Benzidines (black) are added to the ends of copper bisphenanthrolines. A condensation reaction then links the bisphenanthrolines to form a woven material (right).
Credit: Science/Courtesy of Enrique Gutierrez-Puebla

In an extension of chemical domesticity, researchers have shown that organic chemistry is good not only for cooking but for weaving as well. Several types of supramolecular structures—catenanes, rotaxanes, molecular knots, and molecular Borromean rings—have interwoven two- and three-dimensional parts. Now, Osamu Terasaki of Stockholm University; Omar M. Yaghi of the University of California, Berkeley; and coworkers have designed and constructed the first structures in which 1-D molecular “threads” are interwoven, forming a crystalline covalent organic framework (Science 2016, DOI: 10.1126/science.aad4011).
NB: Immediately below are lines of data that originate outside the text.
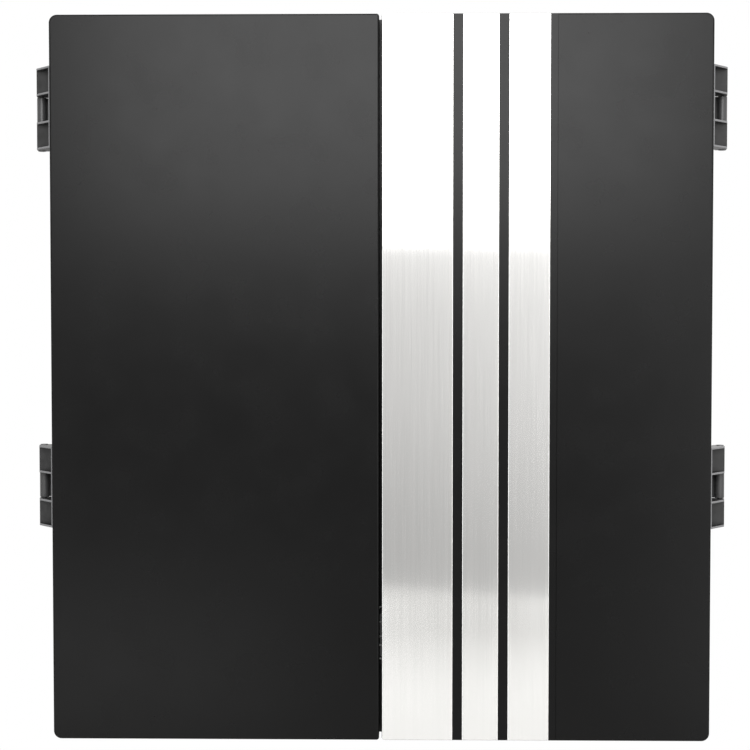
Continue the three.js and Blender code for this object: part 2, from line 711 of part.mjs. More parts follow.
/** A door: a tray open towards the case, with its knuckles and the block that holds its magnet. */
function doorShell(s) {
  const rough = extrudedY(doorOutline(s, 0), doorBack + 2 * doors.edge, doorFront, doors.edge);
  const behind = block(
    [-doors.width, doors.width], [doorBack, doorBack + doors.depth], [-doors.height, doors.height],
  );
  const hollow = extrudedY(doorOutline(s, doors.wall), doorBack + past, doorFront + doors.wall);
  const magnetDepth = magnet.depth + still;
  const holder = slab(
    s * magnetX, (magnetZ + halfHeight - overlap) / 2 - magnet.height / 4 - magnet.wall / 2,
    magnet.width + 2 * (still + magnet.wall),
    halfHeight - overlap - magnetZ + magnet.height / 2 + magnet.wall,
    [doorBack, doorBack - magnetDepth - magnet.wall],
  );
  const pocket = slab(
    s * magnetX, magnetZ, magnet.width + 2 * still, magnet.height + 2 * still,
    [doorBack + past, doorBack - magnetDepth],
  );
  const knuckles = hingeHeights.map((z) => doorKnuckles(s).translate([s * pinX, pinY, z]));
  return join([cut(rough, [behind, hollow]), holder.subtract(pocket), ...knuckles]).subtract(pocket);
}

/** The right door's shell, with the shallow channel that its strips lie in. */
function trimmedDoorShell() {
  const channel = block(
    [freeEdge - past, freeEdge + channelWidth],
    [doorFront - past, doorFront + channelDepth],
    [-halfHeight - past, halfHeight + past],
  );
  return doorShell(1).subtract(channel);
}

/** A strip of brushed aluminium, centred on its own width. */
const trimStrip = (width) => slab(0, 0, width, doors.height - 2 * still, [0, trim.thickness]);

/** A dart holder: a bar with three holes for the barrels above a shelf for the tips, on one back plate. */
function holderBody() {
  const back = doorFront + doors.wall + still;
  const top = dartHolder.height / 2;
  const holeY = back + dartHolder.back + dartHolder.reach / 2;
  const depths = [back, back + dartHolder.back + dartHolder.reach];
  const half = dartHolder.width / 2;
  const body = join([
    block([-half, half], [back, back + dartHolder.back], [-top, top]),
    block([-half, half], depths, [top - dartHolder.bar, top]),
    block([-half, half], depths, [-top, dartHolder.shelf - top]),
  ]);
  return cut(body, [-1, 0, 1].map((i) => barZ(
    i * dartHolder.pitch, holeY, dartHolder.holeRadius, [top - dartHolder.bar - past, top + past],
  )));
}

const magnetBlock = () =>
  slab(0, 0, magnet.width, magnet.height, [doorBack - still, doorBack - still - magnet.depth]);
const catchPlate = () => slab(
  0, 0, magnet.width + 2 * magnet.plateMargin, magnet.height + 2 * magnet.plateMargin,
  [caseFront - still, caseFront - still - magnet.plate],
);

const doorParts = new THREE.Group();
doorParts.add(
  piece('left_door', doorShell(-1), blackSatin),
  piece('right_door', trimmedDoorShell(), blackSatin),
);
for (const [side, s] of Object.entries(sides)) {
  doorParts.add(
    placed(s * doorMiddle, 0, dartHolder.z, piece(`dart_holder_${side}`, holderBody(), blackMatt)),
    placed(s * magnetX, 0, magnetZ, piece(`door_magnet_${side}`, magnetBlock(), steel)),
    placed(s * magnetX, 0, magnetZ, piece(`catch_plate_${side}`, catchPlate(), steel)),
  );
}
let stripStart = freeEdge + still;
['wide', 'middle', 'outer'].forEach((label, i) => {
  const width = trim.widths[i] - (i === 0 ? still : 0);
  const strip = piece(`trim_strip_${label}`, trimStrip(width), brushed);
  strip.position.set(stripStart + width / 2, doorFront + trim.bond, 0);
  doorParts.add(strip);
  stripStart += width + trim.groove;
});

// ---- The whole cabinet ------------------------------------------------------------------------

const cabinet = new THREE.Group();
cabinet.add(caseParts, targetParts, panelParts, inletParts, hingeParts, doorParts);

export default cabinet;
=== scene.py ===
"""Looks of the dart board cabinet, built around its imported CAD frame. Metres, +Z up, doors facing -Y."""
import json
import math

import bmesh
import bpy
from mathutils import Matrix, Vector


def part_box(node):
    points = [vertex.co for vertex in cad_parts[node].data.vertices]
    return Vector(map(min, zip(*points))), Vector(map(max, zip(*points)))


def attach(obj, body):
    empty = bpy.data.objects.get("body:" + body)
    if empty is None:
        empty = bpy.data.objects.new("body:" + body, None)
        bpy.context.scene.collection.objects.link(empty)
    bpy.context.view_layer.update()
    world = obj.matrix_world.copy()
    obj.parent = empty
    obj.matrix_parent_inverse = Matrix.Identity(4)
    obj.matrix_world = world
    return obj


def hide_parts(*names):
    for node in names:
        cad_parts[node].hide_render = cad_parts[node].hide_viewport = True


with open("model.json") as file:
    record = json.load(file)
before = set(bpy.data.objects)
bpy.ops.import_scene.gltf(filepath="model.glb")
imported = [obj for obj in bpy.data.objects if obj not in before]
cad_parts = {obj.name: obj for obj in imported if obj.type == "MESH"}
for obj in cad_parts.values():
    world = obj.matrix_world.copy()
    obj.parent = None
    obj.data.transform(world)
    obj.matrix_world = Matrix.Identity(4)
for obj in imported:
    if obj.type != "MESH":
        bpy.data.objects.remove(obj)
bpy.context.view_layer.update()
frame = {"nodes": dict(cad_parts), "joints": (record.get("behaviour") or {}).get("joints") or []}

MM = 0.001
SIDES = {"left": -1, "right": 1}

# ---- Places taken from the frame --------------------------------------------------------------

left_low, left_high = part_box("left_door")
case_low, case_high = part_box("front_housing")
ring_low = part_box("number_ring")[0]
spider_low, spider_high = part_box("target_spider")
lens_low, lens_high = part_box("display_lens")
hinge_joint = next(joint for joint in frame["joints"] if joint["child"] == "right_door")

DOOR_FRONT, DOOR_TOP, DOOR_BOTTOM = left_low.y, left_high.z, left_low.z
FREE_EDGE = -left_high.x
PIN_X, PIN_Y = hinge_joint["pos_m"][0], hinge_joint["pos_m"][1]
PIN_OFFSET = 11.3 * MM
DOOR_SIDE = PIN_X - PIN_OFFSET
DOOR_RIM = PIN_Y - 0.5 * MM
DOOR_WALL = 2.5 * MM
CASE_FRONT, CASE_SPLIT_FRONT = case_low.y, case_high.y
CASE_SIDE, CASE_TOP, CASE_BOTTOM = case_high.x, case_high.z, case_low.z
TARGET_Z = (spider_low.z + spider_high.z) / 2
PANEL_Z = (lens_low.z + lens_high.z) / 2



# ---- Camera -----------------------------------------------------------------------------------

def studio_camera():
    """The camera: in front of the doors, a little above and to the right of their middle, with a long lens."""
    data = bpy.data.cameras.new("camera")
    data.sensor_width = 36
    data.lens = 76.25
    camera = bpy.data.objects.new("camera", data)
    bpy.context.scene.collection.objects.link(camera)
    camera.location = (0.0163, DOOR_FRONT - 1.2, 0.0473)
    aim = Vector((-0.0041, DOOR_FRONT, 0.0036))
    camera.rotation_euler = (aim - camera.location).to_track_quat("-Z", "Y").to_euler()
    bpy.context.scene.camera = camera


studio_camera()


# ---- Mesh helpers -----------------------------------------------------------------------------

def new_object(name, verts, faces):
    """An object from vertices and faces, with its normals turned outwards."""
    mesh = bpy.data.meshes.new(name)
    mesh.from_pydata([tuple(v) for v in verts], [], faces)
    bm = bmesh.new()
    bm.from_mesh(mesh)
    bmesh.ops.remove_doubles(bm, verts=bm.verts, dist=1e-7)
    bmesh.ops.recalc_face_normals(bm, faces=bm.faces)
    bm.to_mesh(mesh)
    bm.free()
    obj = bpy.data.objects.new(name, mesh)
    bpy.context.scene.collection.objects.link(obj)
    return obj


def loft(name, loops, closed=False):
    """Quads between loops of equal length, with flat caps at the ends unless the loops close on themselves."""
    count = len(loops[0])
    verts = [point for loop in loops for point in loop]
    faces = []
    last = len(loops) if closed else len(loops) - 1
    for row in range(last):
        a, b = row * count, ((row + 1) % len(loops)) * count
        for i in range(count):
            j = (i + 1) % count
            faces.append((a + i, a + j, b + j, b + i))
    if not closed:
        faces.append(tuple(range(count)))
        faces.append(tuple((len(loops) - 1) * count + i for i in range(count)))
    return new_object(name, verts, faces)


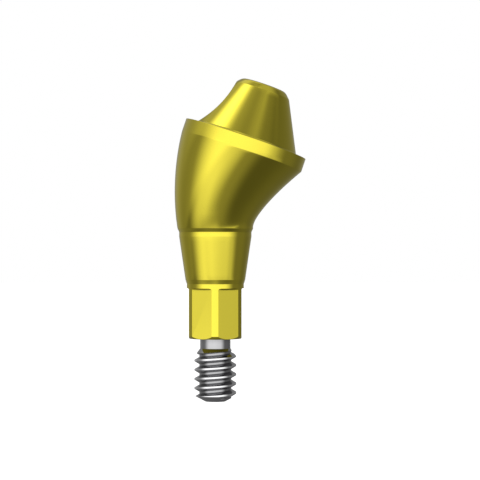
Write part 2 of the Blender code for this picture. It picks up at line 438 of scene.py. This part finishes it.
def grooveSection(thread):
    # (radius, height) of the corners of the bar that cuts the groove
    flank = slope(thread["flankAngle"])
    depth = (thread["pitch"] - thread["crestFlat"] - thread["rootFlat"]) / 2 / flank
    root = thread["crestRadius"] + thread["way"] * depth
    outside = thread["crestRadius"] - thread["way"] * thread["proud"]
    half = thread["rootFlat"] / 2
    outsideHalf = half + (depth + thread["proud"]) * flank
    return [(root, -half), (outside, -outsideHalf), (outside, outsideHalf), (root, half)]


def windBar(name, thread, startHeight, turns):
    # a bar wound right-handed about Z by the Screw modifier, its ends closed, to cut this thread's groove
    section = grooveSection(thread)
    deselectAll()
    bpy.ops.mesh.primitive_circle_add(vertices=len(section), radius=section[0][0], fill_type="NOTHING")
    bar = nameNew(name)
    for vertex, (radius, height) in zip(bar.data.vertices, section):
        vertex.co = (radius, 0, height + startHeight)
    applyModifier(
        bar,
        "SCREW",
        axis="Z",
        angle=2 * math.pi,
        screw_offset=thread["pitch"],
        iterations=turns,
        steps=screwSizes["vertices"],
        render_steps=screwSizes["vertices"],
        use_merge_vertices=False,
    )
    bpy.ops.object.mode_set(mode="EDIT")
    bpy.ops.mesh.select_all(action="SELECT")
    bpy.ops.mesh.fill_holes(sides=0)
    bpy.ops.mesh.normals_make_consistent(inside=False)
    bpy.ops.object.mode_set(mode="OBJECT")
    bar.rotation_euler = (0, 0, math.radians(thread["startAngle"]))
    applyPlace()
    return bar


screw = turnPiece("abutmentScrew", screwProfile(), screwSizes["vertices"])
threadLength = screwSizes["threadTop"] - screwSizes["tip"]
grooveTurns = math.ceil(threadLength / screwThread["pitch"]) + 2 * screwSizes["spareTurns"]
grooveBottom = screwSizes["threadTop"] - (grooveTurns - screwSizes["spareTurns"]) * screwThread["pitch"]
cutWith(screw, windBar("threadGroove", screwThread, grooveBottom, grooveTurns))
print("screw threaded:", len(screw.data.vertices), "vertices")


# cuts in the body, and the screw's socket

prostheticThread = {
    **metricProfile,
    "crestRadius": bores["prostheticRadius"],
    "pitch": 0.3 * mm,
    "crestFlat": 0.09 * mm,
    "rootFlat": 0.0375 * mm,
    "way": 1,
    "turns": 6,
    "startAngle": 40.0,
}
neckThread = {
    **metricProfile,
    "crestRadius": bores["neckBoreRadius"],
    "pitch": screwThread["pitch"],
    "crestFlat": 0.0875 * mm,
    "rootFlat": 0.044 * mm,
    "way": 1,
    "turns": 4,
    "startAngle": 75.0,
}


def hexCorner(acrossFlats):
    # from a hexagon's centre to its corners
    return acrossFlats / 2 / math.cos(math.radians(30))


def hexBar(name, acrossFlats, low, high):
    deselectAll()
    bpy.ops.mesh.primitive_cylinder_add(
        vertices=6,
        radius=hexCorner(acrossFlats),
        depth=high - low,
        location=(0, 0, (low + high) / 2),
    )
    bar = nameNew(name)
    applyPlace()
    return bar


def hexDie():
    # a thick sleeve with a hexagonal hole, which leaves all six flats; its upper inner edges are round
    flats, spare = connection["hexAcrossFlats"], bores["overcut"]
    low = hexBottom - spare
    die = hexBar("hexDie", 2 * (shankRadius + spare), low, hexTop)
    cutWith(die, hexBar("hexCore", flats, low - spare, hexTop + spare))
    upperCorners = onCircle(aboutImplant, hexCorner(flats), hexTop)
    roundEdges(die, upperCorners, connection["flatTopRound"], connection["flatTopSegments"])
    return die


def onFlatEdge(point):
    # on the shank's outline beside a milled flat, below the flat's round and above the end's chamfer
    reach, level = aboutImplant(point)
    low = hexBottom + connection["hexEndChamfer"] - nearly
    return abs(reach - shankRadius) < nearly and low < level < hexTop + nearly


def screwChannel():
    drop = bores["channelRadius"] - bores["neckBoreRadius"]
    profile = [
        (bores["neckBoreRadius"], hexBottom - bores["overcut"]),
        (bores["neckBoreRadius"], -bores["seatDepth"] - drop),
        (bores["channelRadius"], -bores["seatDepth"]),
        (bores["channelRadius"], cadBox[1][2] + bores["overcut"]),
    ]
    return turnPiece("screwChannel", profile, bodyVertices, bores["offAngle"])


def toHead(piece):
    # from the implant axis to the tilted one, with the origin's level going to the flange's top
    pick(piece)
    piece.rotation_euler = (0, math.radians(head["tilt"]), 0)
    piece.location = flangeTop
    applyPlace()
    return piece


def prostheticBore():
    radius = bores["prostheticRadius"]
    floor = head["coneHeight"] - bores["prostheticDepth"]
    point = floor - (radius - bores["drillTipRadius"]) / slope(bores["drillHalfAngle"])
    flare = bores["prostheticMouth"] + bores["overcut"]
    mouth = head["coneHeight"] - bores["prostheticMouth"]
    profile = [
        (bores["drillTipRadius"], point),
        (radius, floor),
        (radius, mouth),
        (radius + flare, mouth + flare),
    ]
    return toHead(turnPiece("prostheticBore", profile, screwSizes["vertices"], bores["offAngle"]))


def boreThreads():
    # the bars that cut the prosthetic screw's thread and the one that keeps the abutment screw in
    turns = prostheticThread["turns"]
    low = head["coneHeight"] - (turns - 1) * prostheticThread["pitch"]
    high = toHead(windBar("prostheticThread", prostheticThread, low, turns))
    return high, windBar("neckThread", neckThread, hexBottom - neckThread["pitch"], neckThread["turns"])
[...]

The researchers first synthesized a copper(I) bisphenanthroline complex in which the two organic groups adopt an interlaced inverted-U orientation. They then added benzidines to the ends of the organic groups and linked the benzidines by forming imine bonds, creating a woven material they call COF-505. The copper ions can be removed and reinserted reversibly. The demetalation increases the material’s elasticity 10-fold because the threads can move around more easily without copper present. The material could be used for preparing controllably flexible thin films and electronic devices. “Interweaving organic threads in the solid state is totally new and will lead to unexplored materials with unexpected properties,” comments Jean-Pierre Sauvage of the University of Strasbourg.